Swinnock, a Puritan preacher, said, “[T]o procure a quiet life, the husband must be deaf, and the wife blind. Sure it is, the man must not bear to declare it abroad, nor the wife sees to say it among her gossips whatever is amiss at home if they would live in peace.” A rift between a husband and wife is half-settled when it is kept within the house, with prayers and dedication to resolve the contention lovingly. But when it is announced publicly in the ears of others, it will be like a rotten, septic sore that is hard to be cured. Christian couples must, at all costs, refrain from hardening their hearts against each other, leading to retribution, separation and divorce. Christ, our Lord, did reprimand the hard-hearted conduct that led to the dissolution of marriages (Matt. 19:8; Mk. 10:5-9). Just as God expected the prophet Hosea to show mercy and restorative love to his adulterous wife, which was to be a picture of God’s patience and reinstating love towards His disobedient people, there must be a willingness to forbear and forgive. Spiritually strong and mature persons would be tolerant and enduring in their spousal relationship, showing divine kindness and forgiveness to each other (Gal. 6:1; Prov. 16:32; Rom. 12:21; 1 Pet. 3:9).
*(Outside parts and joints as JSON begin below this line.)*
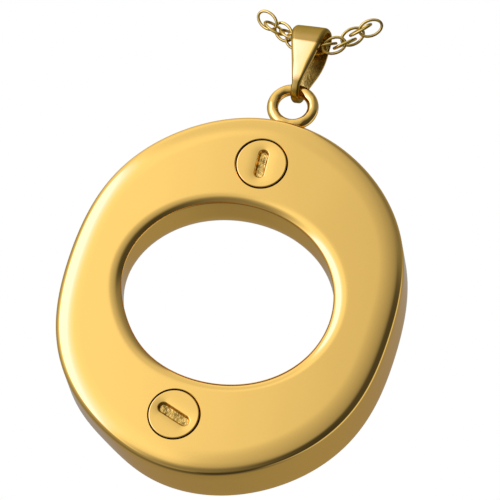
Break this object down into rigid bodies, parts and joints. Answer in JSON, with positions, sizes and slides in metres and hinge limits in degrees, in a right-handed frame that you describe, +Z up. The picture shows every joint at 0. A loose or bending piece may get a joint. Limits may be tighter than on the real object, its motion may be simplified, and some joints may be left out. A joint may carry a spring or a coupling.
{
  "type": "pendant",
  "caption": "Thick open oval ring pendant with flush slotted filler plugs, a soldered wire loop, a tapered bail and a short piece of fine chain.",
  "frame": {"origin": "middle of the bail's top bend, on the chain's line, where the pendant hangs from the chain", "axes": "+Z up while it hangs, -Y the front face with the filler plugs, +X to the right seen from the front"},
  "size_m": [0.027, 0.0068, 0.0417],
  "materials": {
    "pendant_gold": "polished yellow gold",
    "plug_gold": "polished yellow gold",
    "bail_gold": "polished yellow gold",
    "chain_gold": "bright polished yellow gold"
  },
  "bodies": {
    "chain": {"link_01": "chain_gold", "link_02": "chain_gold", "link_03": "chain_gold", "link_04": "chain_gold", "link_05": "chain_gold", "link_06": "chain_gold", "link_07": "chain_gold", "link_08": "chain_gold", "link_09": "chain_gold", "link_10": "chain_gold", "link_11": "chain_gold", "link_12": "chain_gold", "link_13": "chain_gold"},
    "bail": {"bail": "bail_gold"},
    "pendant": {"pendant": "pendant_gold"},
    "plug_top": {"plug_top": "plug_gold"},
    "plug_bottom": {"plug_bottom": "plug_gold"}
  },
  "joints": [
    {"name": "bail_swing", "type": "hinge", "parent": "chain", "child": "bail", "pos_m": [0, 0, 0], "axis": [0.9816, -0.1908, 0], "range_deg": [-60, 60]},
    {"name": "loop_swing", "type": "hinge", "parent": "bail", "child": "pendant", "pos_m": [0.00014, -0.00003, -0.00584], "axis": [0, 1, 0], "range_deg": [-45, 45]},
    {"name": "plug_top_out", "type": "slide", "parent": "pendant", "child": "plug_top", "axis": [0, -1, 0], "range_m": [0, 0.005]},
    {"name": "plug_bottom_out", "type": "slide", "parent": "pendant", "child": "plug_bottom", "axis": [0, -1, 0], "range_m": [0, 0.005]}
  ]
}
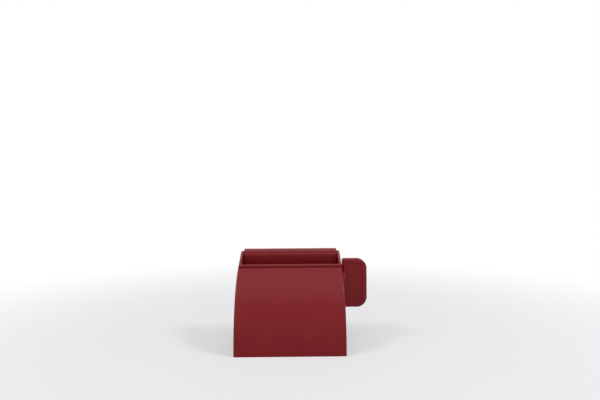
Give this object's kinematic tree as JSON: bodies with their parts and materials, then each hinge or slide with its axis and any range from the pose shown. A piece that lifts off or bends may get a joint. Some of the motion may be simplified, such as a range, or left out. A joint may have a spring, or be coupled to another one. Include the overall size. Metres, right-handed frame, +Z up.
{
  "type": "toothpaste tube squeezer",
  "caption": "Stand-up toothpaste tube squeezer: a wedge-shaped shell with a top slot and a split shaft inside, turned by a flat key at one side to wind up the tube's tail.",
  "frame": {"origin": "on the ground, at the middle of the whole squeezer's box with its key in", "axes": "+X along the key's axis towards its handle, +Y towards the flat back, +Z up out of the tube slot"},
  "size_m": [0.0896, 0.05, 0.0634],
  "materials": {
    "red_shell_plastic": "satin moulded",
    "red_shaft_plastic": "fine matt moulded"
  },
  "bodies": {
    "housing": {"front_shell": "red_shell_plastic", "rear_cover": "red_shell_plastic"},
    "key": {"split_shaft": "red_shaft_plastic", "key_handle": "red_shell_plastic"}
  },
  "joints": [
    {"name": "key_turn", "type": "hinge", "parent": "housing", "child": "key", "pos_m": [-0.00875, 0.00795, 0.0411], "axis": [1, 0, 0], "continuous": true}
  ]
}
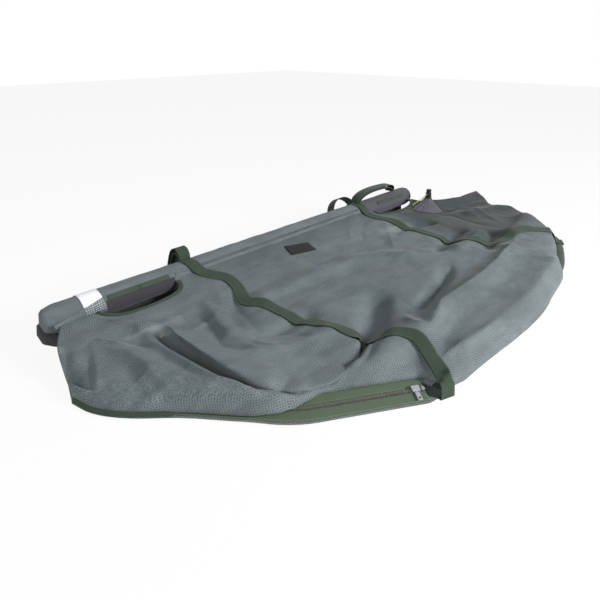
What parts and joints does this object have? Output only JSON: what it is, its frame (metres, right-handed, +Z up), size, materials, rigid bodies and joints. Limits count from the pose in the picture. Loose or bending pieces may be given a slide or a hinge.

- A prayerful nourishing of each other: The husband and wife, “being heirs together of the grace of life”, are exhorted to maintain their attitudes towards each other in such a way “that your prayers be not hindered” (1 Peter 3:7b). If husband and wife live together without mutual respect and affection, their united prayer will be cut off. Living in a house with conflicts, jealousies, bickering and altercations is detrimental to the spirit of prayer. God expects all believing spouses to conduct themselves with honourable attitudes towards each other so that their prayers together will not be hindered. Christian couples must be diligent in praying together and for each other. They must seek the Lord’s guidance, provisions and protection. They must yield in prayer to do God’s will as His servants. God must be sought, trusted and obeyed. “Except the LORD build the house, they labour in vain that build it… It is vain for you to rise up early, to sit up late, to eat the bread of sorrows” (Psalm 127:1-2a). Without God’s help and blessings, their labour to build up their families is in vain.
Praying to God that you may prosper and succeed in your individual roles and duties to each other, and in collective labour for Him within and without the house, is necessary. Prayer and labour must go together so that you may flourish in God’s purposes. To labour in the house and not pray, would be a life without God and His blessings. May it never be a case of “ye have not, because ye ask not” (James 4:2b). Pray at God’s mercy seat for each other’s spiritual progress, steadfastness and triumph over all temptations and trials. Pray also that you will be a blessing to the other and, together, a blessing to the rest of the family and to God’s people everywhere.
- A commitment to show benevolence to each other: “Let the husband render unto the wife due benevolence: and likewise also the wife to the husband” (1 Corinthians 7.3). What precisely is “due benevolence”? The word ‘due’ literally refers to a payment of the debt due or an obligation of duty that is due. What debt (or duty) does the husband and wife owe to each other? Benevolence! [Some modern English versions of the Bible omit this word. The Greek word for “benevolence” (εὔνοια) is specifically mentioned in the Textus Receptus (Majority Text) of the Greek New Testament]. “Benevolence” is deep-felt love towards the other in action through kind deeds. Due benevolence is a debt of goodwill or kindness in action.
Christian husbands and wives must know their biblical debts or duties, and readily and joyfully render them to each other. Both husband and wife should focus on their own God-given duties to the other. The mutual duties of the married couple are far more than engaging in a sexual relationship; they also entail a mutual rendering of loving concern, submission, reverence, care, meekness, forgiveness, etc. It is a two-way debt. None should leave his or her spouse to care for himself or herself. God has given every married individual the duty of loving and caring for the spouse. They have a mutual debt to encourage, correct, comfort, provide for, guide and protect each other. In these days, far too little help flows from one towards the other. More and more understanding, awareness, companionship and support should be extended to each other. Many married couples spend their time and energy pursuing fortune, fitness and fame. Their sentiments are not sufficiently directed to each other as taught by Scripture concerning the building up of each other and of their relationship in the Lord. Misspent emotions and energy render them incapable of genuine love and powerless to pay due benevolence to each other. Thus, many marriages are deprived of marital joys, harmony and peace. Ask yourself, “Do I make my wife or my husband happy?” This is an essential part of the benevolence which is due. “Do I do my part to make my family life peaceable, enjoyable and pleasant?” “Do I provide companionship and friendship that are sanctifying, pleasing and uplifting to my spouse?”
May all Christian husbands and wives cultivate a divine sense of duty to the other whom He has provided for them to love and cherish. Let there be mutual appreciation and never-failing fondness and courtesy. With unceasing acts of sacred love and kindness towards each other, let us strengthen our marital union for the glory of our Saviour, Jesus Christ.